Users make great use of online social media sites like Twitter to quickly and easily transmit misinformation to a big audience. Misinformation has been shown to contribute to panic, anxiety, and financial loss. Do you know that there exist various types of misinformation that are harmful to society? Here, we focus on rumors, a type of misinformation (other types are fake news, hoaxes, etc.). How do rumors affect us in real life? Have you ever considered the possibility that a friend you have on social media may be a rumor spreader?
If so, how would one recognize these users? What are the ways to identify them? Does machine learning techniques enough to identify them, or do we require more advanced techniques? During my talk, I'm looking forward to discussing the answers to these queries as well as additional findings.
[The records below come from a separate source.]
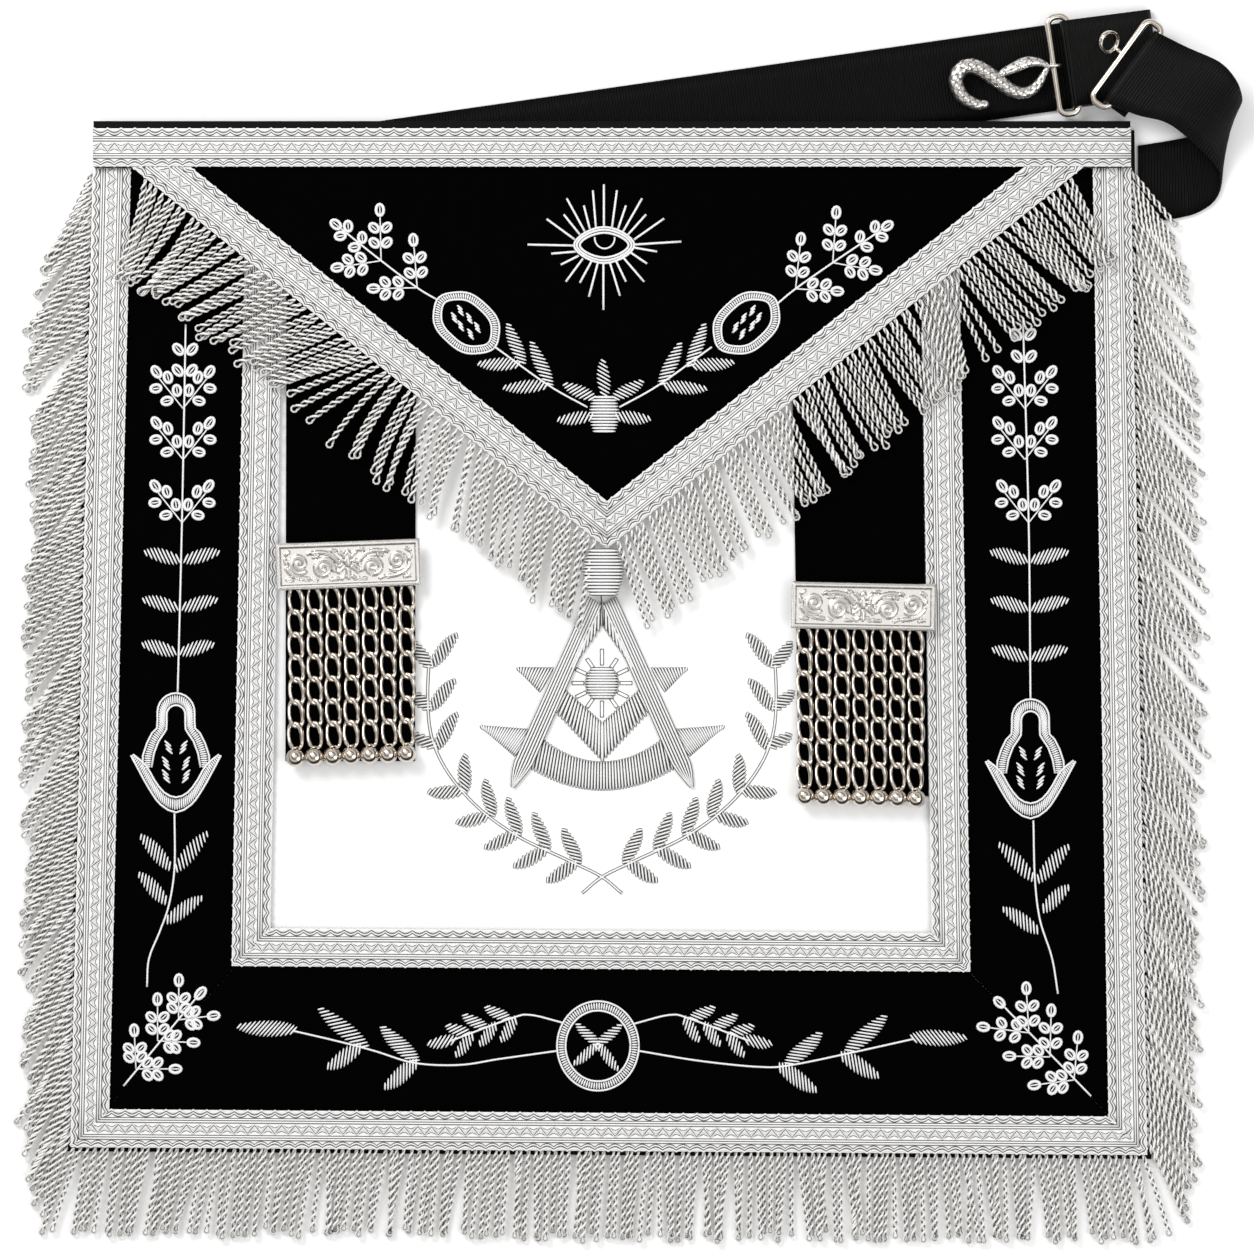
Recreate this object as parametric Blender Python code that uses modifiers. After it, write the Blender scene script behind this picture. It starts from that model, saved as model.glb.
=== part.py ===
"""A fraternal apron laid flat, face up. X runs to the right, Y up the apron and Z up from the floor. The
origin is the middle of its back face."""

import math

import bmesh
import bpy
from mathutils import Matrix, Vector

# The apron's own sizes, in metres
WIDTH = 0.3960  # across the top, over the braid
FOOT_WIDTH = 0.4114  # across the foot
HEIGHT = 0.3904  # top braid's edge to foot braid's edge
FOOT_SHIFT = 0.0012  # the foot sits this far left
FOOT_DROP = 0.0015  # and is this much lower at its right end, higher at its left
BRAID = 0.0145  # width of the silver tape
HEM = 0.0030  # black binding seen above the top braid
LIP = 0.0020  # lining seen outside the braid
SHEET = 0.0012  # lining and webbing thickness
PLY = 0.0010  # leather, velvet and tape thickness
GAP = 0.0003  # left between sewn plies
HEADER = 0.0045  # woven head of the fringe, under the tape
FRINGE = 0.0330  # length of the hanging cords
LOCK = 0.0024  # thickness of a lock of cords
FLAP_TIP = 0.1602  # depth of the flap's point below the top edge, over the braid
TAB = 0.0490  # width of a tassel's tab
TAB_TOP = 0.40  # where a tab ends under the flap, as a share of the height
BAR_LENGTH = 0.0540
BAR_WIDTH = 0.0168
BAR_WALL = 0.0012
LINK_PITCH = 0.0086
LINK_LENGTH = 0.0118
LINK_WIDTH = 0.0067
LINK_WIRE = 0.0017
LINK_TWIST = 0.0009  # rise and fall of a curb link's ends
LINKS = 7
BALL = 0.0074
CHAINS = 7
CHAIN_PITCH = 0.00705
WEBBING = 0.0330
STRAP_RISE = 0.03728  # climb of the belt from its middle to the left frame
STRAP_RUN = 0.6600  # the way along it from its middle to that frame, over the width
STRAP_SLOPE = math.asin(STRAP_RISE / (STRAP_RUN * WIDTH))
FRAME_LENGTH = 0.0400
FRAME_DEPTH = 0.0100
FRAME_WIRE = 0.0026
HOOK = 0.0373  # reach of the snake hook from its eye
EYE = 0.0085  # outer diameter of the soldered eye
EYE_WIRE = 0.0016

# Heights of the plies' lower faces
PANEL_Z = SHEET + GAP
VELVET_Z = PANEL_Z + PLY + GAP
BRAID_Z = VELVET_Z + PLY + GAP
FLAP_Z = BRAID_Z + PLY + GAP
TOP_Z = FLAP_Z + PLY + GAP
CHAIN_Z = VELVET_Z + PLY + GAP + LINK_TWIST + LINK_WIRE / 2
BALL_Z = VELVET_Z + PLY + GAP + BALL / 2
BAR_Z = CHAIN_Z + LINK_TWIST + LINK_WIRE / 2 + GAP
FRAME_Z = SHEET + GAP + 0.0019 + FRAME_WIRE / 2

for old in list(bpy.data.objects):
    bpy.data.objects.remove(old, do_unlink=True)
apron = bpy.data.collections.new("masonic_apron")
cutters = bpy.data.collections.new("cutters")
for group in (apron, cutters):
    bpy.context.scene.collection.children.link(group)

# name: base colour, metallic, roughness
FINISHES = {
    "lining": ((0.012, 0.012, 0.013), 0.0, 0.8),
    "leather": ((0.86, 0.86, 0.85), 0.0, 0.5),
    "velvet": ((0.006, 0.006, 0.007), 0.0, 0.95),
    "tape": ((0.72, 0.72, 0.72), 0.3, 0.5),
    "cord": ((0.62, 0.61, 0.60), 0.3, 0.5),
    "webbing": ((0.010, 0.010, 0.011), 0.0, 0.7),
    "nickel": ((0.62, 0.59, 0.56), 1.0, 0.22),
    "cast_silver": ((0.70, 0.69, 0.67), 1.0, 0.3),
}


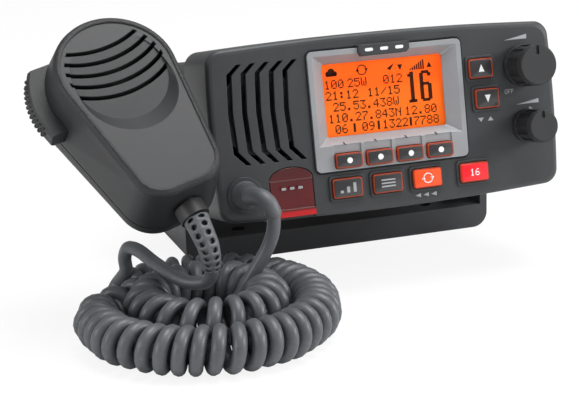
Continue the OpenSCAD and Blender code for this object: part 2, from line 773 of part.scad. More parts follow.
module key(x, z, w, h, proud) {
    translate([x, 0, z]) {
        slab(-proud, key_flange_y + eps) rounded(w, h, 1.2);
        slab(key_flange_y, key_flange_y + key_flange_t) rounded(w + 2 * key_flange, h + 2 * key_flange, 1.2);
        slab(key_flange_y + key_flange_t - eps, key_end_y) rounded(w - 3, h - 3, 1);
    }
}

// The soft keys sit in the display frame, whose back is the panel's.
module soft_key(i) color(dark_grey) in_radio()
    key(soft_x0 + i * soft_pitch, soft_z, soft_w, soft_h, lcd_proud + key_proud);
module soft_key_1() soft_key(0);
module soft_key_2() soft_key(1);
module soft_key_3() soft_key(2);
module soft_key_4() soft_key(3);
module row_key(i, tint) color(tint) in_radio() key(row_x[i], row_z, row_w, row_h, key_proud);
module row_key_1() row_key(0, dark_grey);
module row_key_2() row_key(1, dark_grey);
module row_key_3() row_key(2, orange);
module row_key_4() row_key(3, red);
module arrow_key(i) color(dark_grey) in_radio()
    key(arrow_at[i][0], arrow_at[i][1], arrow_w, arrow_h, key_proud);
module arrow_key_up() arrow_key(0);
module arrow_key_down() arrow_key(1);

module distress_cover() color([0.45, 0.05, 0.07, 0.8]) in_radio() difference() {
    union() {
        translate([cover_x, 0, 0]) slab(0, cover_t) cover_outline(0);
        translate([cover_x - cover_w / 2, -tab_proud, cover_z - cover_h])
            cube([cover_w, tab_proud + eps, tab_h]);
        along_x(cover_x - cover_w / 2, cover_x + cover_w / 2, cover_axis_y, cover_z, pin_r + 0.7);
    }
    along_x(cover_x - cover_w / 2 - 1, cover_x + cover_w / 2 + 1, cover_axis_y, cover_z, pin_r + fit_gap);
}

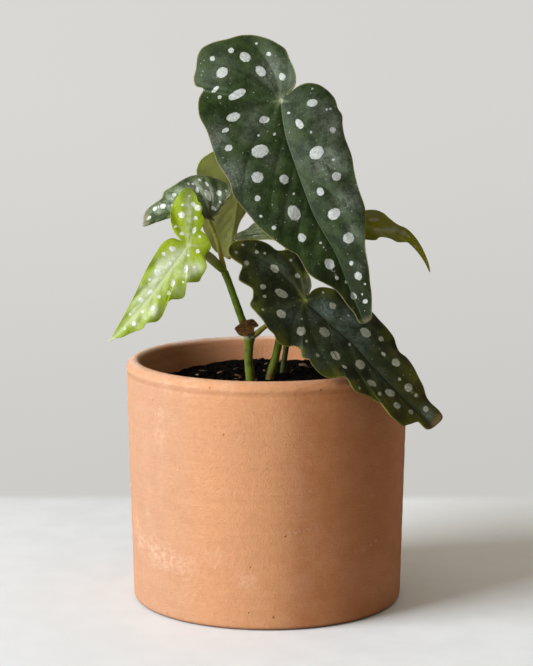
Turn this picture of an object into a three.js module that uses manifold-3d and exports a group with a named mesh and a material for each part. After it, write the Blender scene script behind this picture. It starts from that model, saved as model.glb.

Language is one of the most important aspects of any culture. It is often considered a part of self-identification, especially in multilingual countries, where the population usually speaks two or more languages. But can people easily switch from one language to another depending on circumstances? Our paper investigates this phenomenon on an individual level using user behaviour data from online social media in Ukraine during the Euromaidan revolution in 2014.
How did we identify such language patterns? Did most Ukrainians switch to another language or stick to their predominant one? Was it temporal? Whether we found out the reasons for these changes?
I look forward to sharing answers to these questions and other results during my talk.